There's enough greatness here to make it worthwhile.

Before I was given the task of reviewing Leslie West's powerful 'Still Climbing' album from 2013, I had been largely ignorant of the man other than knowing he was the leader of seminal US Rockers Mountain, the band responsible for the classics 'Mississippi Queen' and 'Nantucket Sleighride'.
The axeman who inspired artists as diverse as Eddie Van Halen, Ritchie Blackmore, John McLaughlin and Johnny Ramone has been recording since the mid-sixties and has just turned seventy, but despite losing the lower part of his right leg in 2011 due to complications with diabetes, he shows no sign of slowing down his relentless recording and touring schedule just yet.

I must admit that I did cringe when I saw the track listing for 'Soundcheck' as some of these songs I either don't like or they've been mercilessly overdone through the years, but some neat arrangements and inspired guest musicians have made it much better than it could have been.
His sixteenth solo album kicks off with the straight-ahead Blues Rocker 'Left By The Roadside To Die', a great song with West's whisky-soaked vocals, legendary guitar vibrato and some synthesizer bleeps and impressive dynamics keeping it fresh.
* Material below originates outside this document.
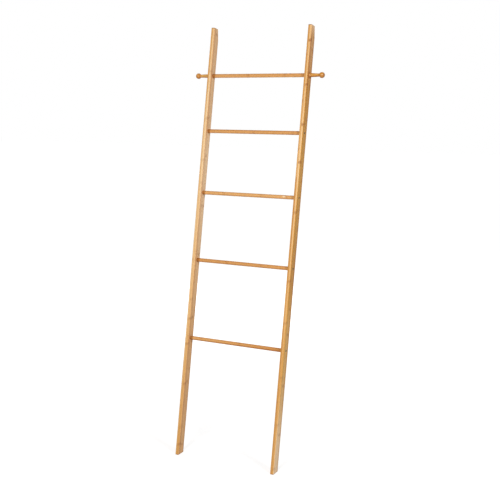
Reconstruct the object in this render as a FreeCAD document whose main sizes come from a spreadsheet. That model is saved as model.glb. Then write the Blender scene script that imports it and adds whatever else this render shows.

Of his own songs 'Here For The Party' is a quite ordinary upbeat workout, 'A Stern Warning' is a cool acoustic piece dedicated to his friend Howard Stern and the lively 'Empty Promises/Nothin' Sacred' is a punchy Rocker tipping its hat to AC/DC.
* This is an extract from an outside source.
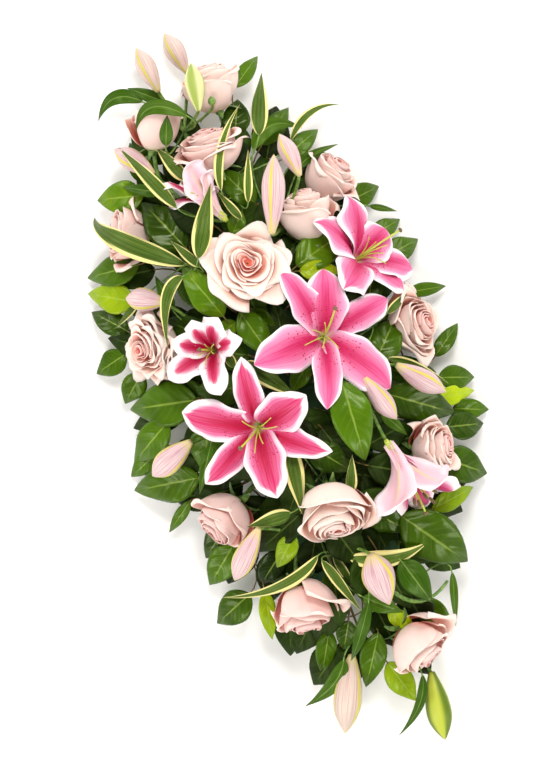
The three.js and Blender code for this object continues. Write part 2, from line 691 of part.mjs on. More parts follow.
// A leaf with its stalk in one blade, folded a little at the midrib: the stalk runs along route to
// the blade's base, and shape is the outline's half width, 0 to 1, at u.
function leafBlade(one, route, shape, fold, wave) {
  const curve = leafCurve(one);
  const stalkRows = route.getLength() > 30 ? 2 : 1;
  const rows = stalkRows + LEAF.bladeRows;
  const point = (t, s) => {
    const row = t * rows;
    const onStalk = row < stalkRows + 0.01;
    const u = onStalk ? 0 : (row - stalkRows) / LEAF.bladeRows;
    const p = onStalk ? route.getPoint(Math.min(1, row / stalkRows)) : curve.getPoint(u);
    const tangent = onStalk ? route.getTangent(Math.min(1, row / stalkRows)) : curve.getTangent(u);
    const across = v3(-tangent.y, tangent.x, 0).normalize();
    const up = across.clone().cross(tangent).multiplyScalar(-1);
    const half = u < 1 ? Math.max(LEAF.stalkRadius, (one.width / 2) * shape(u)) : 0;
    const ripple = wave * one.width * Math.sin(13 * u + 4 * s) * Math.abs(s) * shape(u);
    const q = p.addScaledVector(across, s * half).addScaledVector(up, fold * Math.abs(s) * half + ripple);
    q.z = Math.max(q.z, LOWEST_LEAF);
    return q;
  };
  return blade(point, rows, 2, LEAF.thickness);
}

const ovate = (u) => Math.sin(Math.PI * u ** 0.78) ** 0.75;
const lanceolate = (u) => Math.sin(Math.PI * u ** 0.7) ** 0.85;
const LEAF_FORMS = {
  salal: (one, route) => leafBlade(one, route, ovate, 0.16, 0.05),
  lily: (one, route) => leafBlade(one, route, lanceolate, 0.3, 0.03),
  variegated: (one, route) => leafBlade(one, route, lanceolate, 0.28, 0.06),
};

// Tries each bend in turn and keeps the first curve whose tube clears every obstacle.
function clearRoute(curves, radius, obstacles) {
  let best = null;
  for (const curve of curves) {
    const trial = solidOf(tube(curve, radius + ROUTE_CLEARANCE, 5, 8));
    const lost = overlapVolume(trial, obstacles);
    trial.delete();
    if (best === null || lost < best.lost) {
      best = { curve, lost };
    }
    if (lost === 0) {
      break;
    }
  }
  return best;
}

// Bends to try, nearest first, as shifts of a route's end in the foam and of its middle.
function* bends(stepX, stepY, sag) {
  for (let ring = 0; ring <= 6; ring += 1) {
    for (let i = -ring; i <= ring; i += 1) {
      for (let j = -ring; j <= ring; j += 1) {
        if (Math.max(Math.abs(i), Math.abs(j)) === ring) {
          for (const z of [0, -sag, sag]) {
            yield v3(i * stepX, j * stepY, z);
          }
        }
      }
    }
  }
}

const FOAM_BASE = TRAY.floor + CLEARANCE;
const FOAM_TOP = FOAM_BASE + FOAM.height;
const STEM_END_HEIGHT = FOAM_BASE + 0.5 * FOAM.height;
const FOAM_REACH = FOAM.length - 24;

// A stem from the foam to a point that it reaches along direction.
function stemRoutes(entry, target, direction) {
  const routes = [];
  const distance = Math.hypot(target.x - entry[0], target.y - entry[1]);
  const span = Math.max(40, 0.45 * distance);
  for (const bend of bends(13, 14, 9)) {
    const foot = v3(entry[0] + bend.x, entry[1] + bend.y, STEM_END_HEIGHT + bend.z);
    if (Math.abs(foot.x) < FOAM_REACH && Math.abs(foot.x) > 12 && Math.abs(foot.y) < 0.4 * FOAM.width) {
      const outward = v3(target.x - foot.x, target.y - foot.y, 0).multiplyScalar(0.35);
      const leave = foot.clone().add(outward).add(v3(0, 0, 34));
      const arrive = target.clone().addScaledVector(direction, -span);
      arrive.z = Math.max(arrive.z, FOAM_TOP * 0.55);
      routes.push(new THREE.CubicBezierCurve3(foot, leave, arrive, target));
    }
  }
  return routes;
}

function petioleRoutes(from, to, leave) {
  const routes = [];
  const distance = from.distanceTo(to);
  for (const bend of bends(7, 7, 12)) {
    const control = to.clone().addScaledVector(leave, -0.4 * distance).add(bend);
    if (control.z > LOWEST_LEAF + 4) {
      routes.push(new THREE.QuadraticBezierCurve3(from, control, to));
    }
  }
  return routes.slice(0, 60);
}

function foamBrick(side) {
  const brick = new THREE.BoxGeometry(FOAM.length - 2 * CLEARANCE, FOAM.width, FOAM.height);
  return solidOf(brick.translate((side * FOAM.length) / 2, 0, FOAM_BASE + FOAM.height / 2));
}

function outsideFoam(point) {
  const margin = 2 * LEAF.stemRadius;
  const beyond = Math.abs(point.x) > FOAM.length + margin || Math.abs(point.y) > FOAM.width / 2 + margin;
  return beyond || point.z > FOAM_TOP + margin;
}

function roundedPlan(length, width, corner) {
  const [hx, hy] = [length / 2 - corner, width / 2 - corner];
  const plan = new THREE.Shape();
  plan.absarc(hx, hy, corner, 0, Math.PI / 2);
  plan.absarc(-hx, hy, corner, Math.PI / 2, Math.PI);
  plan.absarc(-hx, -hy, corner, Math.PI, 1.5 * Math.PI);
  plan.absarc(hx, -hy, corner, 1.5 * Math.PI, 2 * Math.PI);
  plan.closePath();
  return plan;
}

function slab(length, width, corner, z, depth) {
  const plan = roundedPlan(length, width, corner);
  const options = { depth, bevelEnabled: false, curveSegments: 2 };
  return new THREE.ExtrudeGeometry(plan, options).translate(0, 0, z);
}

function traySolid() {
  const { length, width, height, wall, floor, corner, lip } = TRAY;
  const body = solidOf(slab(length, width, corner, 0, height));
  const rim = solidOf(slab(length + 2 * lip, width + 2 * lip, corner + lip, height - lip, lip));
  const inside = solidOf(slab(length - 2 * wall, width - 2 * wall, corner - wall, floor, height));
  return body.add(rim).subtract(inside);
}

// Tape over the foam and down both sides of the tray.
function tapeSolid(x) {
  const side = TRAY.width / 2 + TRAY.lip + CLEARANCE;
  const shoulder = FOAM.width / 2 + CLEARANCE;
  const top = FOAM_TOP + CLEARANCE;
  const half = (out) => [
    [side + out, TRAY.height - TAPE.drop],
    [side + out, TRAY.height + 1.5],
    [shoulder + out, top + out],
  ];
  const mirrored = (points) => points.map(([y, z]) => [-y, z]).reverse();
  const outside = [...half(TAPE.thickness), ...mirrored(half(TAPE.thickness))];
  const inside = [...half(0), ...mirrored(half(0))].reverse();
  const shape = new THREE.Shape([...outside, ...inside].map(([y, z]) => new THREE.Vector2(y, z)));
  const band = new THREE.ExtrudeGeometry(shape, { depth: TAPE.width, bevelEnabled: false });
  return solidOf(band.rotateX(Math.PI / 2).rotateZ(Math.PI / 2).translate(x - TAPE.width / 2, 0, 0));
}

// Everything placed so far. A halo, a little larger than its solid, clears later pieces of it, and
// a hole is the part of the foam that a stem takes.
const placed = [];

function place(name, look, solid, halo, hole = null) {
  placed.push({ name, look, solid, halo, hole });
}

function haloOf(pieces, solid) {
  const halo = unitedAndFreed(pieces.map((piece) => solidOf(grown(piece, HALO)))).add(solid);
  halo.numTri();
  return halo;
}

// Joins pieces into one solid and clears it of what is already placed, but for what it carries.
function placeCleared(name, look, pieces, hole = null, carries = []) {
  const whole = joined(pieces);
  const touches = (entry) => overlapVolume(whole, [entry.solid]) > 0;
  const apart = placed.filter((entry) => !carries.includes(entry.name) || touches(entry));
  const cutters = near(apart.map((entry) => entry.halo), whole.boundingBox());
  const cleared = cutters.length ? whole.subtract(wasm.Manifold.union(cutters)) : whole;
  const kept = largestBody(cleared);
  place(name, look, kept, haloOf(pieces, kept), hole);
}

function placeWhole(name, look, solid) {
  place(name, look, solid, haloOf([geometryOf(solid)], solid));
}

function solidsExcept(names) {
  return placed.filter((entry) => !names.includes(entry.name)).map((entry) => entry.solid);
}

const foamBricks = [foamBrick(-1), foamBrick(1)];
placeWhole('tray', 'trayGreen', traySolid());
placeWhole('anchor_tape_a', 'tapeGreen', tapeSolid(-TAPE.at));
placeWhole('anchor_tape_b', 'tapeGreen', tapeSolid(TAPE.at));

// Blooms first, so that every stem goes round them.
ROSES.forEach((rose, index) => {
  placeRose(rose, index);
  rose.name = `rose_${String(index + 1).padStart(2, '0')}`;
  placeCleared(rose.name, 'roseBlush', roseHead(rose));
});
for (const lily of LILIES) {
  placeLily(lily);
  placeCleared(lily.name, 'lilyPink', lilyBloom(lily));
}
for (const bud of BUDS) {
  placeBud(bud);
  placeCleared(bud.name, bud.look, [budGeometry(bud)]);
}

// Rose stems are one piece with their heads.
for (const rose of ROSES) {
  const target = rose.base.clone().addScaledVector(rose.axis, -2);
  const entry = [THREE.MathUtils.clamp(0.62 * target.x, -190, 190), 0.18 * target.y];
  const route = clearRoute(stemRoutes(entry, target, rose.axis), ROSE.stemRadius, solidsExcept([rose.name]));
  const stemOf = (radius) => solidOf(tube(route.curve, radius, ROSE.stemSides, ROSE.stemSteps));
  const own = placed.find((entry) => entry.name === rose.name);
  own.hole = stemOf(ROSE.stemRadius + HOLE_CLEARANCE);
  own.solid = own.solid.add(stemOf(ROSE.stemRadius));
  own.halo = own.halo.add(own.hole);
  own.halo.numTri();
}

// A lily stem forks into a short stalk for each bloom and bud that it carries.
for (const stem of LILY_STEMS) {
  const fork = v3(...stem.fork);
  const carried = [...LILIES, ...BUDS].filter((one) => stem.carries.includes(one.name));
  const apart = solidsExcept(stem.carries);
  const main = clearRoute(stemRoutes(stem.entry, fork, v3(0, 0, 0.4)), LILY.stemRadius, apart);
  const spring = springPoints(main.curve, LILY.stemSteps, LILY.stemSteps - 1).at(-1);
  const around = [...apart, ...foamBricks];
  const stalks = carried.map((one) => {
    const seat = one.foot.clone().addScaledVector(one.axis, -CLEARANCE);
    return clearRoute(petioleRoutes(spring, seat, one.axis), LILY.pedicelRadius, around);
  });
  const stalkRoutes = stem.leaves.map((one) => {
    const curve = leafCurve(one);
    const routes = petioleRoutes(spring, curve.getPoint(0), curve.getTangent(0));
    return clearRoute(routes, LEAF.stalkRadius, around);
  });
  const stemOf = (radius) => tube(main.curve, radius, LILY.stemSides, LILY.stemSteps);
  placeCleared(stem.name, 'lilyGreen', [
    stemOf(LILY.stemRadius),
    ...stalks.map((one) => tube(one.curve, LILY.pedicelRadius, 4, 2)),
    ...stem.leaves.map((one, i) => LEAF_FORMS.lily(one, stalkRoutes[i].curve)),
  ], solidOf(stemOf(LILY.stemRadius + HOLE_CLEARANCE)), stem.carries);
}

// A leafy stem: each leaf's stalk springs from the nearest point along the stem.
function placeLeafyStem(stem, form, look) {
  const target = v3(...stem.end);
  const apart = solidsExcept([]);
  const outward = v3(target.x - stem.entry[0], target.y - stem.entry[1], 0).normalize();
  const main = clearRoute(stemRoutes(stem.entry, target, outward), LEAF.stemRadius, apart);
  const springs = springPoints(main.curve, LEAF.stemSteps, 0).filter(outsideFoam);
  const around = [...apart, ...foamBricks];
  const stalkRoutes = stem.leaves.map((one) => {
    const curve = leafCurve(one);
    const root = curve.getPoint(0);
    const spring = springs.reduce((a, b) => (a.distanceTo(root) < b.distanceTo(root) ? a : b));
    return clearRoute(petioleRoutes(spring, root, curve.getTangent(0)), LEAF.stalkRadius, around);
  });
  const stemOf = (radius) => tube(main.curve, radius, LEAF.stemSides, LEAF.stemSteps);
  placeCleared(stem.name, look, [
    stemOf(LEAF.stemRadius),
    ...stem.leaves.map((one, i) => LEAF_FORMS[form](one, stalkRoutes[i].curve)),
  ], solidOf(stemOf(LEAF.stemRadius + HOLE_CLEARANCE)));
}

for (const stem of VARIEGATED_STEMS) {
  placeLeafyStem(stem, 'variegated', 'variegated');
}
for (const stem of SALAL_STEMS) {
  placeLeafyStem(stem, 'salal', 'salalGreen');
}

// The foam last, with a hole round each stem and a notch where a leaf's stalk crosses its shoulder.
foamBricks.forEach((whole, index) => {
  const holes = near(placed.filter((entry) => entry.hole).map((entry) => entry.hole), whole.boundingBox());
  const drilled = whole.subtract(wasm.Manifold.union(holes));
  const crossing = placed.filter((entry) => overlapVolume(drilled, [entry.solid]) > 0);
  const bored = largestBody(crossing.reduce((foam, entry) => foam.subtract(entry.halo), drilled));
  place(`wet_foam_${'ab'[index]}`, 'foamGreen', bored, whole);
});

const spray = new THREE.Group();
spray.name = 'funeral_spray';
for (const entry of placed) {
  spray.add(meshOf(entry.name, entry.solid, entry.look));
}

export default spray;
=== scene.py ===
"""Looks of a double-ended funeral spray: every petal, leaf and stem is a numpy surface.

Lengths are worked out in millimetres in the frame of the solids: X along the spray, Y across it,
Z up from the tray's underside. They become metres when a mesh is made. The studio is in metres.
"""
import math
import bpy
import numpy as np
from mathutils import Matrix


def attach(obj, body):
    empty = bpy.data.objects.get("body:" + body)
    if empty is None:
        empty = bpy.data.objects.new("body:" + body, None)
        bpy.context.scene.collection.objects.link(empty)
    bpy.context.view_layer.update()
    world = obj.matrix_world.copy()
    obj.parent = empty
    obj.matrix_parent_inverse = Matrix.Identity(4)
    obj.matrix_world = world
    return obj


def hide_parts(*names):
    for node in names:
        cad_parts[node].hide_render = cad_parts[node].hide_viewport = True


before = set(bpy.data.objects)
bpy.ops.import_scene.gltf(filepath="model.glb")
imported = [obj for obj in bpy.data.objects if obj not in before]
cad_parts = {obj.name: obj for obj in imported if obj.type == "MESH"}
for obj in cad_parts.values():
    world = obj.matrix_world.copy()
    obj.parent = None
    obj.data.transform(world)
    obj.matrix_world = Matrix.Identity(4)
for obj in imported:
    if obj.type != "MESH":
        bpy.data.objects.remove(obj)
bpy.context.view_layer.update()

MM = 0.001
GOLDEN_ANGLE = math.radians(137.5)
MOUND = {"half_length": 455, "half_width": 205, "edge": 52, "rise": 150, "power": 0.8}
LOWEST_LEAF = 5
FOAM_HALF = (229, 54)
FOAM_TOP = 81
ASIDE = (0.31, 0.17, 0.94)  # rings of a round body start across this direction
THICKNESS = {"petal": 0.55, "tepal": 0.8, "sepal": 0.7}
STEM_RADIUS = {"rose": 2.6, "lily": 2.9, "leafy": 2.2}

# First seed of the random draws of each kind; a kind's pieces count up from it
SEEDS = {"rose": 100, "lily": 200, "lily_stem": 300, "salal": 400, "variegated": 500,
         "extra_leaves": 600, "under_leaves": 602}

# Camera: straight above the spray, turned as the photograph shows it
VIEW_RIGHT = (0.347, 0.938, 0)
VIEW_UP = (-0.938, 0.347, 0)
VIEW_CENTRE = (-0.0117, -0.0230)
VIEW_HEIGHT = 6.1
VIEW_LENS = 233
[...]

Now to the mixed part of the programme, the covers. On the plus side there's a great version of Tracy Chapman's 'Give Me One Reason' with a superb vocal, great guitar fills and nice piano, and Curtis Mayfield's 'People Get Ready' is a really cool version that surprisingly almost matches Jeff Beck's rendition of the same song. Similarly, 'Goin' Down' gets by on the strength of West's vocal duet with Bonnie Bramlett and guest appearances by Brian May on guitar and Jeff Beck sideman Max Middleton on excellent keys. Willie Dixon's 'Spoonful' is a rough and very long 1988 live recording with Jack Bruce on bass/vocals and Good Rat Joe Franco on drums.

Slightly less successful are an acoustic 'Stand By Me', a solo bass version of 'Eleanor Rigby' (presumably by West's regular bassist Rev Jones, it doesn't say!), and while I'm a huge fan of both Peter Frampton and Wigan Athletic FC, a minor key version of our terrace anthem 'You Are My Sunshine' is a waste of both guitarists time, even though the extended solos are great.

Expertly produced by Mike "Metal" Goldberg, 'Soundcheck' is a good album that sadly isn't as consistent as '...Climbing' or the previous 'Unusual Suspects', but there's enough greatness here to make it worthwhile.